◆ Problem details ◆
Reproduce, word for word, every line from the first one down to the line containing "return (value,) * 3", and nothing else.

◆ Available data ◆

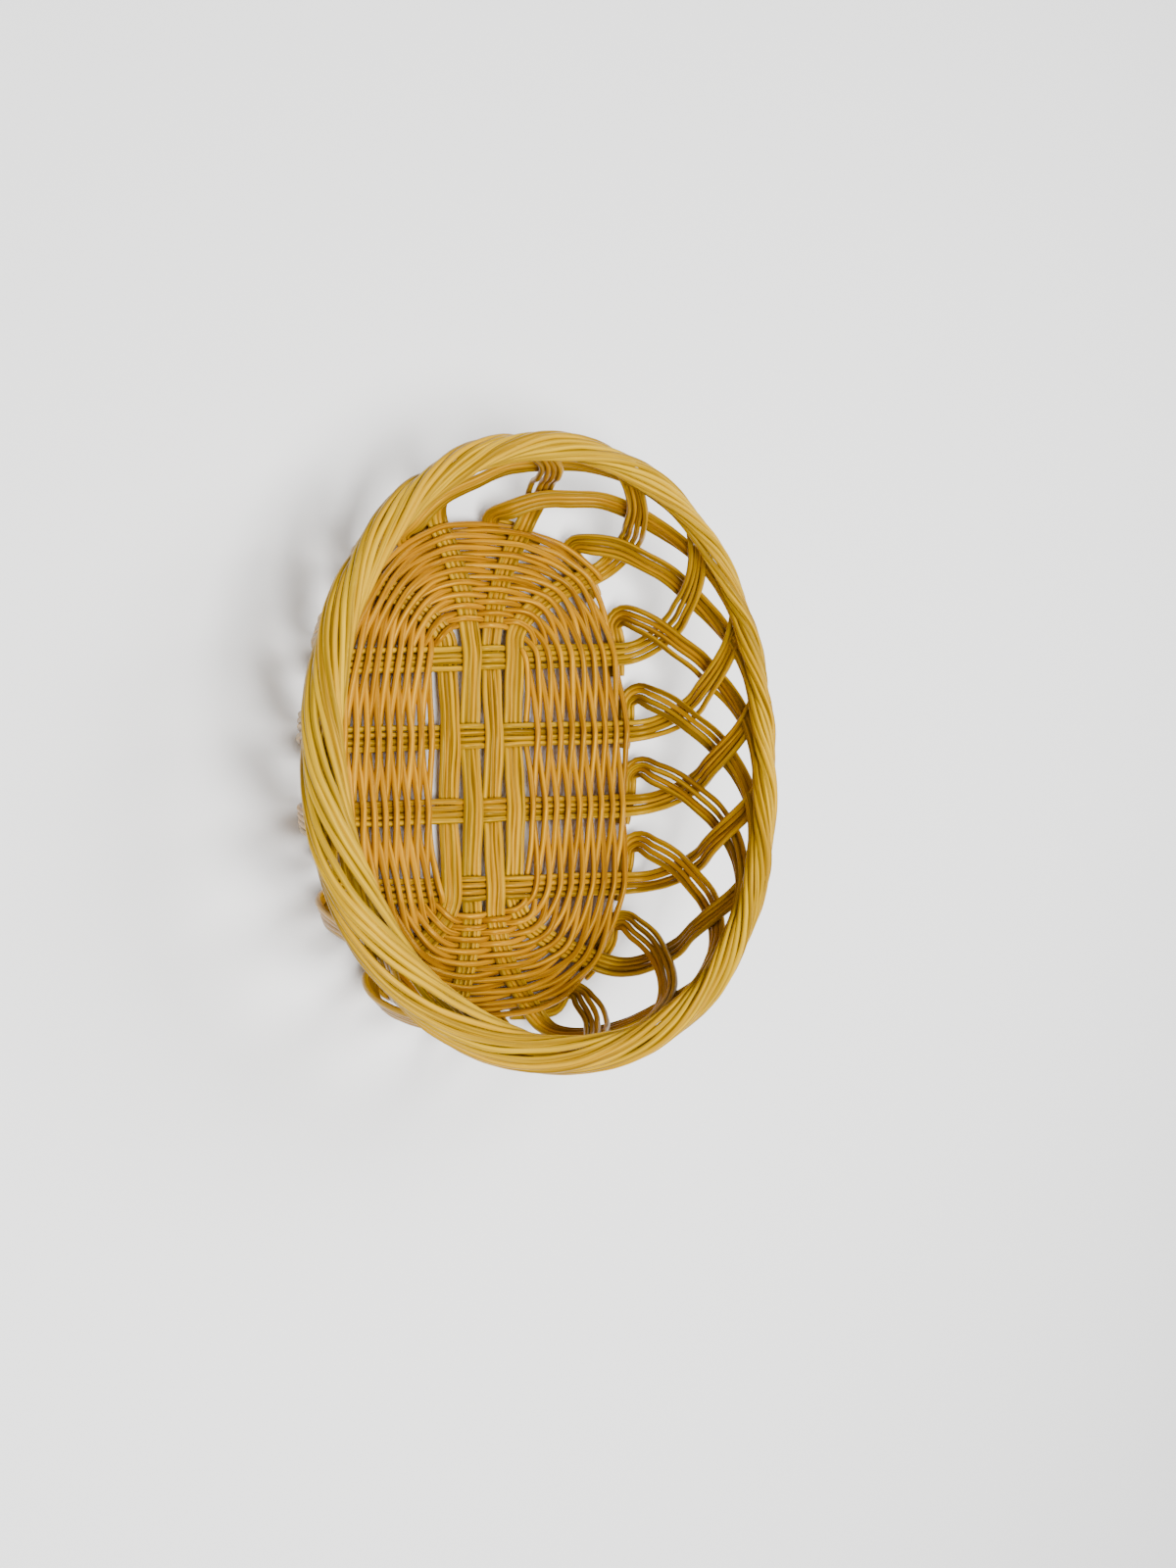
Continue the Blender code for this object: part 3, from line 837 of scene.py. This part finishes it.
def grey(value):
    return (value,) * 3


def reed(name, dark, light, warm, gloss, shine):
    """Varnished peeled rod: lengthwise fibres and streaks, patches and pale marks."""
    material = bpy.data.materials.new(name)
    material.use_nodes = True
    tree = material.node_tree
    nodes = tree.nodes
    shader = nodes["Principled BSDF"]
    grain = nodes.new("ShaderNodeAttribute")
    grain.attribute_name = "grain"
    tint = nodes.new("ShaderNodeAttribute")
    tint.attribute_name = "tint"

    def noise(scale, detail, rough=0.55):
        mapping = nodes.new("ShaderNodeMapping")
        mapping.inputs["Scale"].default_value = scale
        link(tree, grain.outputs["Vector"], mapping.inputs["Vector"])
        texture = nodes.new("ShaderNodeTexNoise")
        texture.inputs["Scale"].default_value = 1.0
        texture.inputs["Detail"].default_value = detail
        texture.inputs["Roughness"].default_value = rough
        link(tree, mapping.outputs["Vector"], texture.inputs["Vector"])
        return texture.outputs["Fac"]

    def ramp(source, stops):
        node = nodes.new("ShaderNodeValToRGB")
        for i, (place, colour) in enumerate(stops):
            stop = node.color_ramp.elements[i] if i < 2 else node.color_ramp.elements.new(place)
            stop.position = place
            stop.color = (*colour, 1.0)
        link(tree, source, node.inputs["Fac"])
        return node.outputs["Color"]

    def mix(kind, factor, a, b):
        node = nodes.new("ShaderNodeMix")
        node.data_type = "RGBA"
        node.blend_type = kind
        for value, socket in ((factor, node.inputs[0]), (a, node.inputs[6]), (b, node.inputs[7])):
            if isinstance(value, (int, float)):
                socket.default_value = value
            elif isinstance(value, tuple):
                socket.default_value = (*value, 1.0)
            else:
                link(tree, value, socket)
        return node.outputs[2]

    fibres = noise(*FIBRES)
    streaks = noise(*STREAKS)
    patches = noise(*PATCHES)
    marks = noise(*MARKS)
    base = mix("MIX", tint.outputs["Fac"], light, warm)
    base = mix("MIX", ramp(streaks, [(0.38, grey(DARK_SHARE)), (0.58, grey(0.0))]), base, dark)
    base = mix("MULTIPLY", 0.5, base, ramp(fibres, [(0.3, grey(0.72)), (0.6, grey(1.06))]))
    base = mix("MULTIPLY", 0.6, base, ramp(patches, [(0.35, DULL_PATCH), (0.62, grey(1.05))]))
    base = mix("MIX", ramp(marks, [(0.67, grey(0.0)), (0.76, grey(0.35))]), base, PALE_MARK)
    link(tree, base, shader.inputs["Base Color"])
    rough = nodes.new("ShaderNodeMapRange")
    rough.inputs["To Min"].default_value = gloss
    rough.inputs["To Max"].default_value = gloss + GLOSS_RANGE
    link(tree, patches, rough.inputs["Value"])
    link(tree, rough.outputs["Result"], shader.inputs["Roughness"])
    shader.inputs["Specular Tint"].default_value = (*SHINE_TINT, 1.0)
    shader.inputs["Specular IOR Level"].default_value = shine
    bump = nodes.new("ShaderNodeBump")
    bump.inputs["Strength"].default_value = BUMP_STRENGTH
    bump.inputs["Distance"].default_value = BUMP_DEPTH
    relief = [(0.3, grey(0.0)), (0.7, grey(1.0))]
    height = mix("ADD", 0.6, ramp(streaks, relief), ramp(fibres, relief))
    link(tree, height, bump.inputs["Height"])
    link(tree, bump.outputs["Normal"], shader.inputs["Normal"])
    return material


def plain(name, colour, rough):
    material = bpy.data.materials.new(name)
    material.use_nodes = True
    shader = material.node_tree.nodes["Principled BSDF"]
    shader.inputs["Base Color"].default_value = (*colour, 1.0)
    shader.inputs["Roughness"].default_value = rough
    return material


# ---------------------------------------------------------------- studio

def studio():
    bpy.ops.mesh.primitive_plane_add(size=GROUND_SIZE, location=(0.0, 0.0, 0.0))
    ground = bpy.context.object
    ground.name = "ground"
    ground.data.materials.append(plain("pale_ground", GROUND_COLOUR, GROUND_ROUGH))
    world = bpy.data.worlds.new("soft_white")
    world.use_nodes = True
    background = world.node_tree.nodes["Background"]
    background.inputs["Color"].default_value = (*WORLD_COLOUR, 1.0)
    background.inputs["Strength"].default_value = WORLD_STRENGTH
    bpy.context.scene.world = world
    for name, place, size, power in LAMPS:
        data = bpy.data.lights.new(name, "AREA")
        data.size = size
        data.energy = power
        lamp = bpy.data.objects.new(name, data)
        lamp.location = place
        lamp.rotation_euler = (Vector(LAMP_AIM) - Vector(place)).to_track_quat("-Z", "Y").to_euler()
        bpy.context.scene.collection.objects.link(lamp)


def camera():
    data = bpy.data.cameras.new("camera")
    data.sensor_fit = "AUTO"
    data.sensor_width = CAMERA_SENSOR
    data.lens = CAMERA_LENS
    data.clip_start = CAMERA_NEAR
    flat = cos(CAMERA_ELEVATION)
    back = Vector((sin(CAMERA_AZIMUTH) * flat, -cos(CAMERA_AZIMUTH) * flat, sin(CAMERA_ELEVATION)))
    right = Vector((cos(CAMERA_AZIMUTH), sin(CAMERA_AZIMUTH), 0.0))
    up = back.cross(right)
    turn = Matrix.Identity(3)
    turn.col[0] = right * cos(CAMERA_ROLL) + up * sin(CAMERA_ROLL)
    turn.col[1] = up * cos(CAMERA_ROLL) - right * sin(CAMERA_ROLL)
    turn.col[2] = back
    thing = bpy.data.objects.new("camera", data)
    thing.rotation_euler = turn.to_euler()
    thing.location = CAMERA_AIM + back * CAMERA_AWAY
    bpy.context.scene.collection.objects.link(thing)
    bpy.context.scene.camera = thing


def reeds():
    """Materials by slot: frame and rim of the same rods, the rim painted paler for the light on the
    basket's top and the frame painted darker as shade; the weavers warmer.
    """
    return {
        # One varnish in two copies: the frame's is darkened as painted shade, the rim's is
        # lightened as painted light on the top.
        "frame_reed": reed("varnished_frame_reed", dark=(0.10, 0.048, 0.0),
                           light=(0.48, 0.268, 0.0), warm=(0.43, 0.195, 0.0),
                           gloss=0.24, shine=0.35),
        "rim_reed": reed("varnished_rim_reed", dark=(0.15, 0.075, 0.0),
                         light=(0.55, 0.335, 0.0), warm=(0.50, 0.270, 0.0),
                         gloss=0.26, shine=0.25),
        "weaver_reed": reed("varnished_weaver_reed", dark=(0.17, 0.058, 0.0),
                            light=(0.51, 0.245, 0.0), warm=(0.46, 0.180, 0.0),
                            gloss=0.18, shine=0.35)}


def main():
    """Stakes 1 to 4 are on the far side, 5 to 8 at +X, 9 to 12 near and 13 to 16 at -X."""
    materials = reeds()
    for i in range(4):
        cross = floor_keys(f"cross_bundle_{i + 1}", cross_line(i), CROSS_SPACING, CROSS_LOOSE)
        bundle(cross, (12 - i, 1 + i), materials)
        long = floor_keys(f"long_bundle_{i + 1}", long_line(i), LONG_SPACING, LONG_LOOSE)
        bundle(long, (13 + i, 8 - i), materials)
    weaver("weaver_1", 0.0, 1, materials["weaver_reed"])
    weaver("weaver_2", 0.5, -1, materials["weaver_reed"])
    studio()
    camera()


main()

◆ The completed task ◆
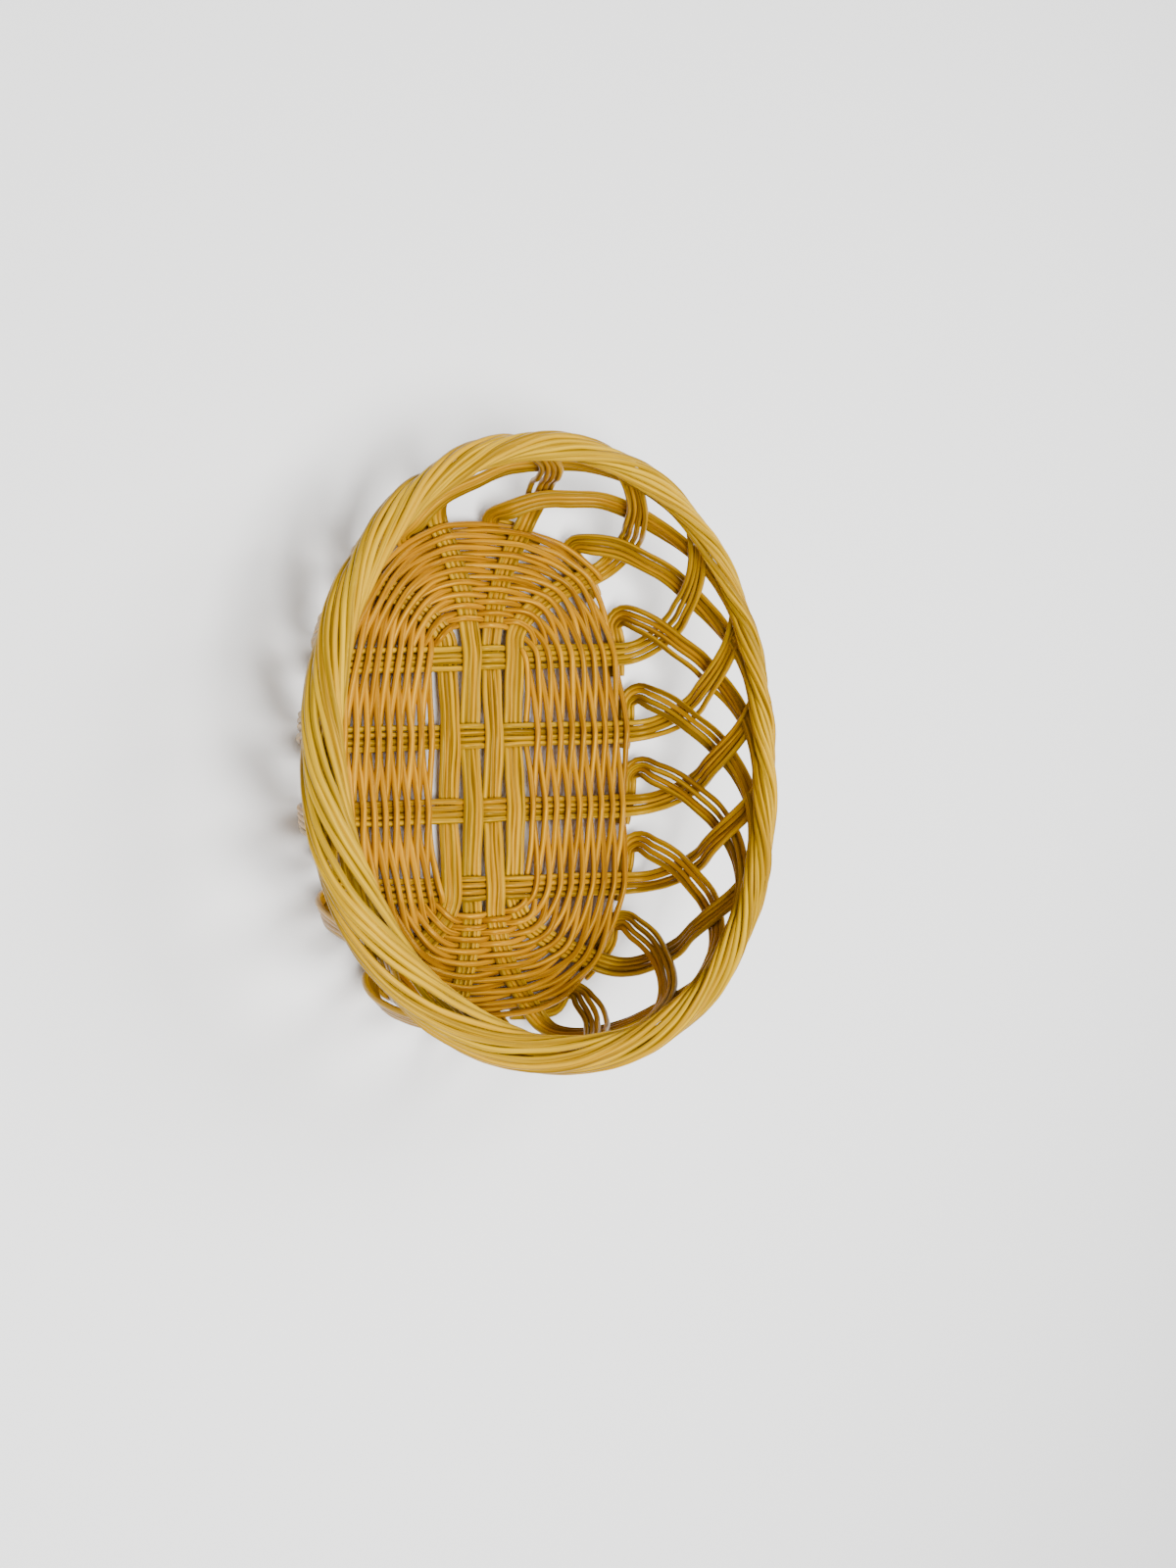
Continue the Blender code for this object: part 3, from line 837 of scene.py. This part finishes it.
def grey(value):
    return (value,) * 3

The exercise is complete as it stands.